2014 Cape Town Co-educators

Chapman's Peak

At Chapman's Peak
Back row: Manuela, Johnny, Morgan, Jenna, Lauren, Drew, Allie, David, Ken, Sarah, Emily K, Ava
Middle row: Jen, Savannah, Val, Emily B, Cassie, Katrina, Emily W
Front row: Snigdha,Tina, Jessica, Melanie, Courtney, Ryan
Very front: Kiya

Welcome to our blog

WELCOME TO OUR BLOG

As anyone who has participated in UConn's Study Abroad in Cape Town Program can attest, there are no words to adequately explain the depth of the experiences, no illustrations to sufficiently describe the hospitality of the people, and no pictures to begin to capture the exquisiteness of the scenery. Therefore this blog is merely intended to provide an unfolding story of the twenty-six 2014 co-educators who are traveling together as companions on this amazing journey.

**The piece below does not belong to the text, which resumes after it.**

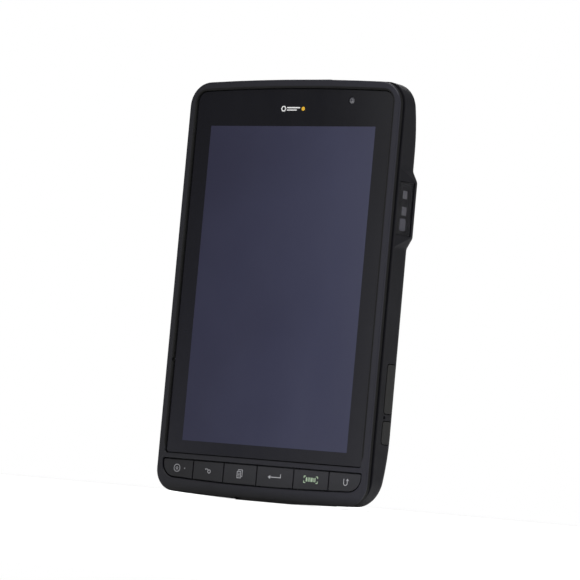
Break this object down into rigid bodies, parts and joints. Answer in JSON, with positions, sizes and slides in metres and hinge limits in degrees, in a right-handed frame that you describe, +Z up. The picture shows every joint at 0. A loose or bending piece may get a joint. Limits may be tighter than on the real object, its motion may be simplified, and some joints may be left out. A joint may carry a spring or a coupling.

As Resident Director and Faculty Advisor of this program since 2008 it is once again my privilege and honor to accompany yet another group of exceptional students to this place I have come to know and love.

In peace, with hope,
Marita McComiskey, PhD
(marita4peace@gmail.com)



Thursday, April 17, 2014

Snigdha's excursions . . . to Jo'burg and hospital

Snigdha in Kruger
Oh boy.  So much has happened since my last blog post.  We went to Johannesburg and Kruger National Park on excursion and it was awesome. Johannesburg is definitely a very different place from Cape Town and I expected it to be more metropolitanesque of an area.  In Cape Town I’ve been hearing the saying that people often go to Johannesburg to work because that is where the money is.  The first night off when we were there I could tell because the minimum cab fare was R70 when it’s R30 in Cape Town.  Again, just a very different place from Cape Town.  We went to casinos and museums and a prison that housed Mandela and Ghandi and other political prisoners.  It was an amazing experience to be at the museums because for a brief moment I felt like I was standing in the middle of history itself.  The level of brutality people faced during apartheid was horrifying.  Visiting the Hector Pieterson Museum as well as the Sharpeville Memorial really opened my eyes to the struggle that people faced.  And it is not just any people, but students.  Kids my age and even younger were in the streets in Soweto protesting for a better education.  I myself have taken education for granted but being at the Hector Pieterson Museum I saw how students died for their right to learn.  I kept asking myself if I could ever have the courage to participate in a protest like that.  I have never in my life had to fight for the right to education and so I don’t think I’ve ever really appreciated just how lucky I am.  I was talking to a friend and she told me that her parents would never have let her go into such a protest no matter how noble the cause because ‘life threatening’ is just too much of a risk.  I was thinking about this and realized how my parents would have reacted the same exact way.  I wonder how all the parents whose children marched and died that day in Soweto felt.  Did they know that was the last time they would speak to their child?  Did they allow them to protest? Or did the child him/herself insist on marching? Student protests at this level of intensity are something just so foreign to me that I just can’t relate.  It is something so far from my mind that I can’t believe something like this is actually real.  The Soweto Uprising doesn’t seem real, yet the photos are as real as it gets. 

Johannesburg was just fun because I got to be around all my co educators again.  It felt like orientation. Except this time we all knew each other and it was a lot less awkward.  It was nice to be in each others’ company once again.


I wish the trip could have lasted for a bit longer because as soon as we got back I got sick.  Very sick. Like hospital sick.  That was not a fun experience at all.  However, the hospital I stayed at was very nice and my doctor as well as the nurses were just fantastic when it came to taking care of me.  The admitting nurse asked me what type of insurance I had and I didn’t have an answer for her. Clearly I was not educated about my own health insurance or the health insurance here in South Africa (it’s called Medical Aid by the way) and I just came off as an ignorant American: the one thing I feared the most. But I was also in a lot of pain so I didn’t really mind anything at that point except getting on an IV.  Hospitals here are very similar to those in America. Nothing’s really out of the ordinary.  Except the TV really only played Afrikaans soap operas.  All my nurses were student nurses.  I was in a room with four other beds but I had my own curtain for privacy.  It was a little bit scary spending the night alone in the hospital but I was knocked out after they gave me the drugs.  I only spent one night in the hospital and the throat infection cleared up over the next couple days.  Being sick in a different country is a lot different than being sick back home because everything is so much more dramatic than it needs to be.  I built up everything in my head (so did my parents) and it was just scary. But it was an experience.  I have come full circle with my trip so far!